• [What the task asks]:
Set down the lines from the one containing "Write the Blender Python" to the one containing "HEM_EASES_FROM = 0.84", both lines included, exactly as they stand and with no other lines.

★ ★ ★ ★

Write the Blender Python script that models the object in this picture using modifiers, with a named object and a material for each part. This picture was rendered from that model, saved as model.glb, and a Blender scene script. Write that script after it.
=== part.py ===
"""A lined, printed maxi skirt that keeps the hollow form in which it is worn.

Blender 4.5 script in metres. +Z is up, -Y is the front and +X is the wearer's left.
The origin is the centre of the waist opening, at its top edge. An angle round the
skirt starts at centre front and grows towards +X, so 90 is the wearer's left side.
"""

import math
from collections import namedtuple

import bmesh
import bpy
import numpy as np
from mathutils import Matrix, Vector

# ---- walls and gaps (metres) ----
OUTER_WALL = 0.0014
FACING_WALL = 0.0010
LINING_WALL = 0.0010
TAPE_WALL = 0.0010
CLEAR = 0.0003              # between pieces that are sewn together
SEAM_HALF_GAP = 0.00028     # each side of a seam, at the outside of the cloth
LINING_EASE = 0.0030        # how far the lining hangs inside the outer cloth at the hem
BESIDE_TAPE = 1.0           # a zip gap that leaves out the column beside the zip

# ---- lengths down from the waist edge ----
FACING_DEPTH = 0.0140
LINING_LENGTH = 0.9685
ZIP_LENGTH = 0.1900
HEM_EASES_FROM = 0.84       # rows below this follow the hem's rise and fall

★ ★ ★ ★

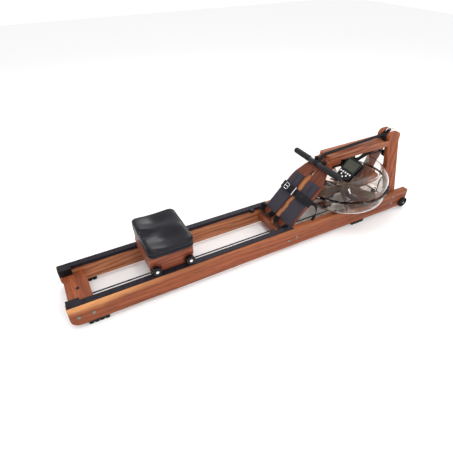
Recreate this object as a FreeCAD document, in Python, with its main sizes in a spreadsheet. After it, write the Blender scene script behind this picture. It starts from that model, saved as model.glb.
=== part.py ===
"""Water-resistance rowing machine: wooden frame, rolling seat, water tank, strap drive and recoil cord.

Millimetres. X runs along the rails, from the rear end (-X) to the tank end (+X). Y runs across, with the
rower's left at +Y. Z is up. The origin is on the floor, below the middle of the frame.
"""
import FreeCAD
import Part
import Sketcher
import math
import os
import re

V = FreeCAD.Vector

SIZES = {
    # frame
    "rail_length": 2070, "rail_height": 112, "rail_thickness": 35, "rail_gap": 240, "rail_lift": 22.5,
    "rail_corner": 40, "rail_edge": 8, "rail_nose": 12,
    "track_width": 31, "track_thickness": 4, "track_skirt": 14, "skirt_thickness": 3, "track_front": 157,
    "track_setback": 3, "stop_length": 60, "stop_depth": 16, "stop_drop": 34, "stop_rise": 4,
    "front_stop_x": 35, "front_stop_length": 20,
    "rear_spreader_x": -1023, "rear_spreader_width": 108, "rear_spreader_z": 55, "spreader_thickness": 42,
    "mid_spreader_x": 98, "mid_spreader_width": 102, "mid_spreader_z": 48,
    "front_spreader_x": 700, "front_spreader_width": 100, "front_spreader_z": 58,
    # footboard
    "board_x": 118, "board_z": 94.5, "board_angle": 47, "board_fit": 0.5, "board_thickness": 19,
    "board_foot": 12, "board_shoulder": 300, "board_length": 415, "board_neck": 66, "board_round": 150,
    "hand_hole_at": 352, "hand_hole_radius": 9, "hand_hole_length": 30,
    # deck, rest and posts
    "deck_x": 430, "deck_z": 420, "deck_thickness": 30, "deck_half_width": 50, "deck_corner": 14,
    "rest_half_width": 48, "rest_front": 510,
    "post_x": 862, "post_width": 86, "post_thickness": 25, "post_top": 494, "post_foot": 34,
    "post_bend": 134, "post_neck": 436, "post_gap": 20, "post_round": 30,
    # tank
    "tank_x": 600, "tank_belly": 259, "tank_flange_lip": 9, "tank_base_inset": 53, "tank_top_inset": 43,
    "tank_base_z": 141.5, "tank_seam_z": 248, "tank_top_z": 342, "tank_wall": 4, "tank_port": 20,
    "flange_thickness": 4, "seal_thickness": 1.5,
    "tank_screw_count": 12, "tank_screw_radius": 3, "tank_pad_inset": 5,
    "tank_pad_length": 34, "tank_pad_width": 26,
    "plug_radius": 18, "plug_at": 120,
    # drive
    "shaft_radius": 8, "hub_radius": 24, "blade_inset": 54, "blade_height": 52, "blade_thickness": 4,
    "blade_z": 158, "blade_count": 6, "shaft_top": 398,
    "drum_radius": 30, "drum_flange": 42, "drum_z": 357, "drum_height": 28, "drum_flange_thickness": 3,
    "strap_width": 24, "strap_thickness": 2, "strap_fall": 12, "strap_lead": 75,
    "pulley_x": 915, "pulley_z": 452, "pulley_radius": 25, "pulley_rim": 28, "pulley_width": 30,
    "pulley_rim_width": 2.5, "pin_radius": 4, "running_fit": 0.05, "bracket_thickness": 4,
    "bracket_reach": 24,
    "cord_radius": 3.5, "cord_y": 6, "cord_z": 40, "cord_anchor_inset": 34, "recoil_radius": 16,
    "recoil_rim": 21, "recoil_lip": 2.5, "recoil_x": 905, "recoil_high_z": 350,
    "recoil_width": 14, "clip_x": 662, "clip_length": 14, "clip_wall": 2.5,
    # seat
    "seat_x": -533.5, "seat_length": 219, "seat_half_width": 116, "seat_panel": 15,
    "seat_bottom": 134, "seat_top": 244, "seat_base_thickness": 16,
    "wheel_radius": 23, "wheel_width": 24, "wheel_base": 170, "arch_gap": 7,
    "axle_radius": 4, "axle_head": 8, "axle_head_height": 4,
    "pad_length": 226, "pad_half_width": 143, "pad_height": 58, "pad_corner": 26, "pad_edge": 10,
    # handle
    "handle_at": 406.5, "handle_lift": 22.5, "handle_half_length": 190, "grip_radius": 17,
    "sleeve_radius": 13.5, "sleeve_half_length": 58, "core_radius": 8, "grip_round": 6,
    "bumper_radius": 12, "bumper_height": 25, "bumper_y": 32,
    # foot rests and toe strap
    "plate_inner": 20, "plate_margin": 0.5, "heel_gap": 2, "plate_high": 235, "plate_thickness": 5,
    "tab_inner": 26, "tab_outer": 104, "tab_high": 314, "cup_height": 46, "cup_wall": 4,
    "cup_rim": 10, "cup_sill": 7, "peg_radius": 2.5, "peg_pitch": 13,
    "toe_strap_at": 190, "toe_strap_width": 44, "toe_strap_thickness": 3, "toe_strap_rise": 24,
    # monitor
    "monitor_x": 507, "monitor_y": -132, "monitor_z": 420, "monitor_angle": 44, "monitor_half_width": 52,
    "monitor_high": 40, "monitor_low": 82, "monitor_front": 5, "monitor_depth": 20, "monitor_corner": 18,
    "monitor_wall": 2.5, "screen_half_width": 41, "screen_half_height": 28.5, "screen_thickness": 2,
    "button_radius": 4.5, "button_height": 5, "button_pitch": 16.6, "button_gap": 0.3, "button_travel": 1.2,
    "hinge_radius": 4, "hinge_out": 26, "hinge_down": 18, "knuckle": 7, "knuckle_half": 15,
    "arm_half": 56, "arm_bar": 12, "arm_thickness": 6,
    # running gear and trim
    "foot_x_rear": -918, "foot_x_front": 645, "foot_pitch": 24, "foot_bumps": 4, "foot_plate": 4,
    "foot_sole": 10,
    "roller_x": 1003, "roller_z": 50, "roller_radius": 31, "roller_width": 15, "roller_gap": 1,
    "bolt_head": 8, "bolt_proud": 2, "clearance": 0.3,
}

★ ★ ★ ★

• [Full solution]:
Write the Blender Python script that models the object in this picture using modifiers, with a named object and a material for each part. This picture was rendered from that model, saved as model.glb, and a Blender scene script. Write that script after it.
=== part.py ===
"""A lined, printed maxi skirt that keeps the hollow form in which it is worn.

Blender 4.5 script in metres. +Z is up, -Y is the front and +X is the wearer's left.
The origin is the centre of the waist opening, at its top edge. An angle round the
skirt starts at centre front and grows towards +X, so 90 is the wearer's left side.
"""

import math
from collections import namedtuple

import bmesh
import bpy
import numpy as np
from mathutils import Matrix, Vector

# ---- walls and gaps (metres) ----
OUTER_WALL = 0.0014
FACING_WALL = 0.0010
LINING_WALL = 0.0010
TAPE_WALL = 0.0010
CLEAR = 0.0003              # between pieces that are sewn together
SEAM_HALF_GAP = 0.00028     # each side of a seam, at the outside of the cloth
LINING_EASE = 0.0030        # how far the lining hangs inside the outer cloth at the hem
BESIDE_TAPE = 1.0           # a zip gap that leaves out the column beside the zip

# ---- lengths down from the waist edge ----
FACING_DEPTH = 0.0140
LINING_LENGTH = 0.9685
ZIP_LENGTH = 0.1900
HEM_EASES_FROM = 0.84       # rows below this follow the hem's rise and fall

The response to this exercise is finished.